In order for the web to continue to be beneficial to society, we need to include more ethical thinking when we build web applications and sites. The web is made up of a number of technologies and technical standards HTML, CSS and JavaScript are often thought of as the web’s core set of technologies but there are a raft of other technologies, standards, languages and APIs that come together to form the “web platform.” One of the web platform’s differentiators has always been a strong ethical framework; for example an emphasis on internationalisation, accessibility and (more recently) privacy and security. These are often cited as some of the strengths of the web platform. The architecture of the web is that of a user agent, the browser, that balances between the needs of the application developers and the people using those applications. This lends itself well towards this more ethical approach by allowing you to choose a browser that meets your own needs (for example, with strong privacy protections).

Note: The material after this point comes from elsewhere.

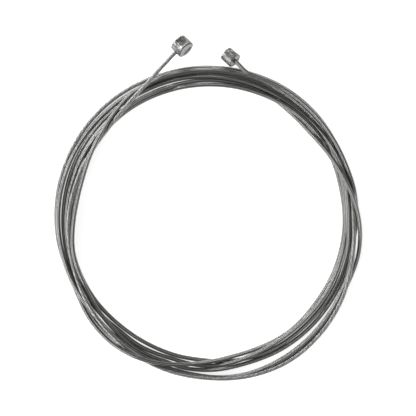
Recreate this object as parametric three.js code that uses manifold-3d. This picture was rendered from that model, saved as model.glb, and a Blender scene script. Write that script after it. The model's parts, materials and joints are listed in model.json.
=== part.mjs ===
// Inner cable of a bicycle gear shifter: one stranded steel cable, coiled flat for storage,
// with a cast head on each end. It lies on the plane z = 0. Units are millimetres, +Z is up.
import * as THREE from 'three';
import { mergeVertices } from 'three/addons/utils/BufferGeometryUtils.js';
import Module from 'manifold-3d';

const wasm = await Module();
wasm.setup();

// Cable
const cableDiameter = 1.2;
const cableSides = 8;
const cableStep = 2.5 * cableDiameter;

// Gap kept between pieces that touch
const clearance = 0.3;

// Coil: the outer shape of all the turns together
const coilInnerRadius = 37.8;
const coilWidth = 6.4;
const coilHeight = 3.6;
const coilSegments = 72;
const coilEdgeSteps = 2;

// Barrel head: the cable runs into its side, square to its axis
const barrelDiameter = 5.2;
const barrelLength = 3.6;
const barrelChamfer = 0.3;
const barrelHeading = -45.5;
const barrelTilt = 18;

// Cylinder head: the cable runs into its end, along its axis
const cylinderDiameter = 4.2;
const cylinderLength = 3.6;
const cylinderChamfer = 0.25;
const cylinderHeading = -41.5;
const cylinderTilt = 20;

const headSegments = 32;

// Straight lead of cable outside each head, before its first chosen point
const lead = 0.8;

// Places of the heads: bearing round the coil in degrees, and distance outside its edge
const barrelPlace = [98.58, 6.40];
const cylinderPlace = [82.66, 3.12];

// Chosen points of the two free stretches of cable, each from its head to the coil:
// bearing, distance outside the coil's edge, and height from the coil's top
const barrelEndPoints = [
  [105.9, 2.29, -0.45],
  [108.9, 0.90, -0.25],
  [112.0, -0.43, -0.12],
];
const cylinderEndPoints = [
  [78.0, 0.60, 0.0],
  [75.9, -0.30, -0.05],
  [73.0, -0.55, -0.15],
];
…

It’s time for web platform makers to enlarge this ethical framework to include human rights, dignity and personal agency. We need to put human rights at the core of the web platform. And we need to promote ethical thinking across the web industry to reinforce this approach.
But what are some possible ethical principles we could apply to the web platform? What might be guiding the development and evolution of this platform over the next 30 years?
Last year, Anne Currie ran an amazing event in London, Coed:Ethics. It was a day-long conference dedicated to tech ethics that I was privileged to be able to attend. The conference was also intended as a call to action to spur attendees to do more. I found this event personally inspirational and I started to think of how I could apply some of this thinking to various efforts I’ve been involved with, including what we could do in the web standards community to raise the profile of ethics. In some ways, the Coed:Ethics was a call to technologists to put human rights at the core of what we do.
Since then, I’ve been working on some ideas for this as part of my work as co-chair of the W3C Technical Architecture Group. The goal is to create an ethical questionnaire in the same vein as the Security & Privacy Self-Review Questionnaire that was originally produced by Mike West and has been more recently edited by TAG member Lukasz Olejnik and Jason Novak. This questionnaire has been influential in getting people who develop specifications and new web technologies to think about security & privacy issues up front. An ethical questionnaire could play the same role, prompting people to think about the ethical implications of new web technologies at an early stage of development. Any work like this will need to be reviewed by a diverse community — a community more diverse than the current make-up of the web standards community.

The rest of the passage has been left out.